Eight-year-old Nadia and her family travel to Bangladesh over the summer.
Nadia tries to convince her parents to postpone the trip so she can spend her first Ramadan fasting with her best friend, Yasmin. When that fails, she decides to try to turn her observations into a newsworthy article to bag the editor-in-chief role at Sweetside Elementary School’s paper. When her favorite aunt, a journalist, accompanies the family to report on a story about flooding and climate change, Nadia’s discontent turns into excitement. The family heads to Sylhet, where they meet her grandparents, uncle, aunt, and twin cousins. As they prepare for Ramadan, the kids get competitive about who can keep the most fasts. Nadia also accompanies her aunt on interviews; she learns from her aunt’s mentoring and meets a dynamic changemaker who helps families displaced by the recent floods.

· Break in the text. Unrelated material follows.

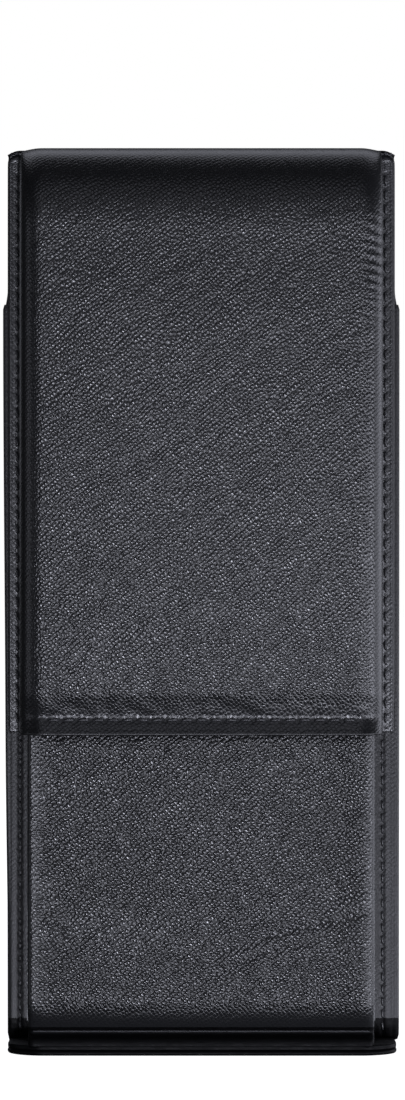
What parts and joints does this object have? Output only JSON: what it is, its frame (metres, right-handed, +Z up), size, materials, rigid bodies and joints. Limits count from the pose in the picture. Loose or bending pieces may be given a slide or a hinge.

Pages from Nadia’s notebook containing facts and investigative questions and Dwivedi’s endearing illustrations are interspersed throughout this story, which introduces Bangladesh’s landscapes, foods, and environmental challenges. Though some repetition and a slow-moving plot weigh down the story, Jaigirdar’s middle-grade debut brings nuance to the climate change discourse as she avoids sanitized approaches and examines the dangerous effects of rising sea levels on vulnerable populations. Readers learn about the spirit of Ramadan through scenes that show the characters learning about self-control, good intentions, and helping others.
An immersive story about climate disasters and how faith, family, and community can bring about change.